Benefits of Green Building with Living Rooftops
Living roofs make a profound environmental impact, particularly in urban centers and industrial areas. Rooftops blanketed in grass or shrubs retain rainwater at a much higher rate than their traditional counterparts, allowing clean water to return naturally to the atmosphere through transpiration and evaporation. This also reduces the strain on sewer systems during heavy downpours. In addition, any water that does happen to run off is filtered by the rooftop vegetation, keeping harmful elements out of our water table. When it comes to sustainable construction principles, nothing improves the flow of a green building project quite like a living roof.
Air quality and temperature are also positively influenced by living roofs. Just as rooftop vegetation provides a natural filtration system for stormwater and runoff, it simultaneously helps purify the air by capturing potentially hazardous particulate matter. It may come as a surprise, but you can even influence the temperature in an urban area through your green building choices. An incredible amount of heat is produced when the sun beats down on a dark, solid surface like a black rooftop or paved parking lot. When a number of these surfaces are giving off such extreme heat in relative proximity to one another, the resulting spike in air temperature is known as the urban heat island effect. Plants, of course, thrive on sunlight. They absorb the light without converting it to heat energy, helping reverse the warming trend.
As bustling urban centers and metropolitan areas expand, native wildlife is often displaced from its natural environment. All too often, green space is replaced with asphalt, sending friendly critters in search of more hospitable surroundings. When you incorporate a living roof into the sustainable architecture of your green building, however, you are also creating a sanctuary for insects, birds, butterflies and other neighbors from nature.
In addition to the obvious environmental benefits, green building can lead to some serious savings.
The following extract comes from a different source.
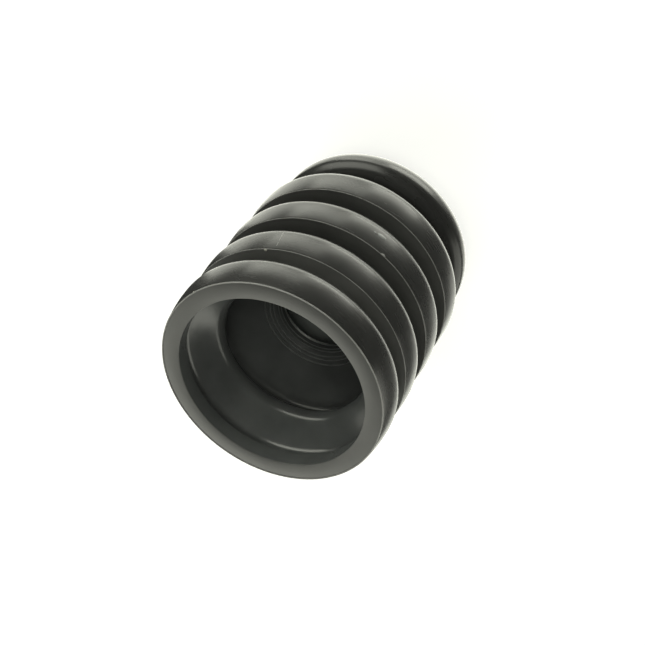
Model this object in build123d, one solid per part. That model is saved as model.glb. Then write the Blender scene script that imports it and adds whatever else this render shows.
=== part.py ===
from build123d import *
import os
from math import asin, atan2, cos, hypot, sin, tau

# Rubber bellows boot, moulded in one piece: a body of revolution about +Z.
# It stands on the flat end of its rod collar with its wide mouth up, and the origin is
# the middle of that flat end. The section below is drawn in radius and depth, where
# depth is measured down from the mouth face. All sizes are in millimetres.

# ---- Outside: ribs, numbered from the mouth -------------------------------------
rib_radius = 25.0           # crest of a rib
rib_count = 4               # ribs of full size; an end bead follows them
mouth_edge_radius = 24.33   # outer edge of the mouth face
rib_edge_radius = 24.55     # sharp front edge of every later rib
first_pitch = 12.0          # mouth face to the front edge of rib 2
rib_pitch = 12.4            # front edge to front edge from there on
first_crest_setback = 5.65  # mouth face to the crest of rib 1
crest_setback = 5.1         # front edge to the crest of a later rib
crest_land = 0.4            # short straight stretch at the crest
shoulder_rounding = 3.5     # back of a rib, where it turns into the groove

# ---- Wall and folds --------------------------------------------------------------
# The inside of a fold follows the bottom of its groove: a nose, which is the smallest
# ring, and a step ring round it where the fold's front face turns down to the nose.
groove_radius = 12.25       # middle of the rounding at the bottom of a deep groove
groove_rounding = 0.7
groove_setback = 3.0        # how far it lies behind the front edge of the next rib
nose_wall = 2.25            # rubber between the groove's bottom and the nose
nose_rounding = 2.45
nose_rise = 0.2             # how far the nose lies in front of the groove's bottom
ring_step = 2.4             # nose to step ring, across
ring_rise = 2.5             # step ring in front of the groove's bottom
ring_rounding = 0.9
crest_wall = 3.6            # rubber at the crest of ribs 2 to 4
chamber_rounding = 2.3      # outer end of the space inside a rib
chamber_setback = 0.6       # middle of that rounding, behind the rib's crest

# ---- First fold, shallow so that the mouth stays wide ------------------------------
first_groove_radius = 20.75     # middle of the rounding at the groove's bottom
first_groove_rise = 1.0         # how far it lies in front of rib 2's front edge
first_groove_rounding = 0.8
ridge_radius = 16.25            # inner crest of the fold
ridge_setback = 0.45            # how far that crest lies behind rib 2's front edge
ridge_rounding = 2.45

# ---- Mouth: a lip with an undercut seat behind it --------------------------------
lip_radius = 20.5
lip_length = 3.4
seat_wall = 2.4             # rubber round the widest place of the seat
seat_depth = 5.55           # mouth face to that place
seat_rounding = 1.9

# ---- Small end: a rounded bead, a sloping end wall and the rod collar ------------
# The bead's places are measured from where a next rib would have its front edge.
bead_radius = 23.3
bead_front_rounding = 3.0
bead_front_setback = 4.4    # to the middle of the front rounding
bead_back_rounding = 5.5
bead_back_setback = 5.2     # to the middle of the back rounding
bead_wall = 2.4             # rubber at the bead's outside
bead_chamber_setback = 6.2  # to the middle of the rounding inside the bead
collar_radius = 11.5
collar_fillet = 1.5         # between the end wall and the collar
collar_projection = 4.0     # collar beyond the middle of that fillet
end_wall_depth = 9.6        # middle of the bead's back rounding to the same place
bore_radius = 7.5
bore_length = 6.5
bore_chamfer = 0.6          # both edges of the bore

# ---- Places worked out from these sizes --------------------------------------------
bead_start = first_pitch + (rib_count - 1) * rib_pitch
bead_back = bead_start + bead_back_setback
end_wall_foot = bead_back + end_wall_depth
height = end_wall_foot + collar_projection
chamber_radius = rib_radius - crest_wall
seat_radius = rib_radius - seat_wall
nose_radius = groove_radius - groove_rounding - nose_wall
ring_radius = nose_radius + ring_step


def front_of(rib):
    """Depth of a rib's front edge, where the bead counts as the rib after the last."""
    if rib == 1:
        return 0.0
    return first_pitch + (rib - 2) * rib_pitch


def crest_of(rib):
    """Depth at which a rib reaches its full radius."""
    if rib == 1:
        return first_crest_setback
    return front_of(rib) + crest_setback


def edge(radius, depth):
    """Sharp corner of the section."""
    return radius, height - depth, 0.0


def bulge(radius, depth, rounding):
    """Rounded corner with rubber inside it, given by the middle of its rounding."""
    return radius, height - depth, -rounding


def hollow(radius, depth, rounding):
    """Rounded corner with air inside it, given by the middle of its rounding."""
    return radius, height - depth, rounding


def touch(corner, heading):
    """Point where a line with this heading touches the rounding of a corner."""
    x, y, rounding = corner
    return Vector(x + rounding * sin(heading), y - rounding * cos(heading))


def heading_between(first, second):
    """Heading of the straight line that touches two corners of the section."""
    across = second[0] - first[0]
    up = second[1] - first[1]
    return atan2(up, across) - asin((second[2] - first[2]) / hypot(across, up))


def arc_round(corner, before, after):
    """Arc round a corner, from one heading to the next; hollow corners turn left."""
    turn = (after - before) % tau if corner[2] > 0 else -((before - after) % tau)
    ends = touch(corner, before), touch(corner, after)
    return ThreePointArc(ends[0], touch(corner, before + turn / 2), ends[1])


def outline(corners):
    """Lines from corner to corner, joined by arcs that are tangent to them."""
    pairs = list(zip(corners, corners[1:]))
    headings = [heading_between(first, second) for first, second in pairs]
    edges = []
    for place, ((first, second), heading) in enumerate(zip(pairs, headings)):
        edges.append(Line(touch(first, heading), touch(second, heading)))
        if second[2] and place + 1 < len(pairs):
            edges.append(arc_round(second, heading, headings[place + 1]))
    return edges


def rib_top(rib):
    """Slightly domed top of a rib, level at its crest and falling to its front edge."""
    front_radius = mouth_edge_radius if rib == 1 else rib_edge_radius
    front = Vector(front_radius, height - front_of(rib))
    crest = Vector(rib_radius, height - crest_of(rib))
    return TangentArc(crest, front, tangent=(0, 1))


def groove(rib):
    """Corners of the outside groove between one rib and the next."""
    crest = crest_of(rib)
    corners = [
        edge(rib_radius, crest),
        bulge(rib_radius - shoulder_rounding, crest + crest_land, shoulder_rounding),
    ]
    opening = front_of(rib + 1)
    if rib == 1:
        depth = opening - first_groove_rise
        corners.append(hollow(first_groove_radius, depth, first_groove_rounding))
    else:
        corners.append(hollow(groove_radius, opening + groove_setback, groove_rounding))
    return corners


def outside():
    """Outline of the outside, from the mouth face down to the bore's outer edge."""
    edges = []
    for rib in range(1, rib_count):
        edges.append(rib_top(rib))
        edges += outline(groove(rib) + [edge(rib_edge_radius, front_of(rib + 1))])
    small_end = [
        bulge(bead_radius - bead_front_rounding, bead_start + bead_front_setback,
              bead_front_rounding),
        bulge(bead_radius - bead_back_rounding, bead_back, bead_back_rounding),
        hollow(collar_radius + collar_fillet, end_wall_foot, collar_fillet),
        edge(collar_radius, height),
        edge(bore_radius + bore_chamfer, height),
        edge(bore_radius, height - bore_chamfer),
    ]
    return edges + [rib_top(rib_count)] + outline(groove(rib_count) + small_end)


def inside():
    """Outline of the inside, from the bore's outer edge up to the mouth's outer edge."""
    bore_start = height - bore_length
    bead_chamber = bead_radius - bead_wall - chamber_rounding
    rib_chamber = chamber_radius - chamber_rounding
    corners = [
        edge(bore_radius, height - bore_chamfer),
        edge(bore_radius, bore_start + bore_chamfer),
        edge(bore_radius + bore_chamfer, bore_start),
        hollow(bead_chamber, bead_start + bead_chamber_setback, chamber_rounding),
    ]
    for rib in range(rib_count, 1, -1):
        fold = front_of(rib + 1) + groove_setback
        corners += [
            bulge(nose_radius + nose_rounding, fold - nose_rise, nose_rounding),
            bulge(ring_radius + ring_rounding, fold - ring_rise, ring_rounding),
            hollow(rib_chamber, crest_of(rib) + chamber_setback, chamber_rounding),
        ]
    corners += [
        bulge(ridge_radius + ridge_rounding, first_pitch + ridge_setback, ridge_rounding),
        hollow(seat_radius - seat_rounding, seat_depth, seat_rounding),
        edge(lip_radius, lip_length),
        edge(lip_radius, 0),
        edge(mouth_edge_radius, 0),
    ]
    return outline(corners)


section = Plane.XZ * make_face(outside() + inside())
boot = revolve(section, axis=Axis.Z)

os.makedirs("parts", exist_ok=True)
export_step(boot, "parts/bellows_boot.step")
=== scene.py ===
"""Looks of a moulded rubber bellows boot, standing on its rod collar with its mouth up."""
from math import asin, atan2, ceil, cos, degrees, exp, hypot, radians, sin, tan, tau

import bmesh
import bpy
from mathutils import Matrix, Quaternion, Vector, noise


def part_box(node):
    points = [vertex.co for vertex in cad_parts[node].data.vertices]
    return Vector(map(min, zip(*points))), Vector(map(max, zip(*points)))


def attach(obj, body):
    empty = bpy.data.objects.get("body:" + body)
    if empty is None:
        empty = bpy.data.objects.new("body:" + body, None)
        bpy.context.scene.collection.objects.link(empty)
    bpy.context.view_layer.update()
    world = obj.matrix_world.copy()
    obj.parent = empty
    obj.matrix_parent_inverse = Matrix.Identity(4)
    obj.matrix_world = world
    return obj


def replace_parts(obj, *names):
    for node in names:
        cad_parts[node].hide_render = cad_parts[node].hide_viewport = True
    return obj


MM = 0.001

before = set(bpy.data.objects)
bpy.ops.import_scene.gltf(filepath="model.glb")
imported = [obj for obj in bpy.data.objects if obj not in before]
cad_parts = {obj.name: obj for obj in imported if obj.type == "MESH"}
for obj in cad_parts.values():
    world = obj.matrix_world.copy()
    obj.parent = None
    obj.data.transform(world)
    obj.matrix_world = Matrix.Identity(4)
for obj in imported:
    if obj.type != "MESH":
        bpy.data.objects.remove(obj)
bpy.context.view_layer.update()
BOOT_NODE = "bellows_boot"
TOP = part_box(BOOT_NODE)[1].z / MM   # height of the mouth face, in millimetres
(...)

A conventional roof must be replaced every 20 to 30 years, a significant expense. A living roof, on the other hand, typically lasts up to 60 years. Vegetation also serves as natural insulation, shrinking your heating and cooling bills considerably. You can also net up to 15 credits toward LEED certification (Leadership in Energy and environmental Design) by including a living garden in your sustainable construction project.
Even as green building conserves energy, it helps create it among the residents of a city. Living roofs can transform an already vibrant downtown area into a lush oasis of activity, boosting civic pride and morale. Hummingbirds flitting through budding flowers and verdant greenery present an appealing alternative to dusty gravel and hot tar. Help give your city an eco-friendly makeover through sustainable construction.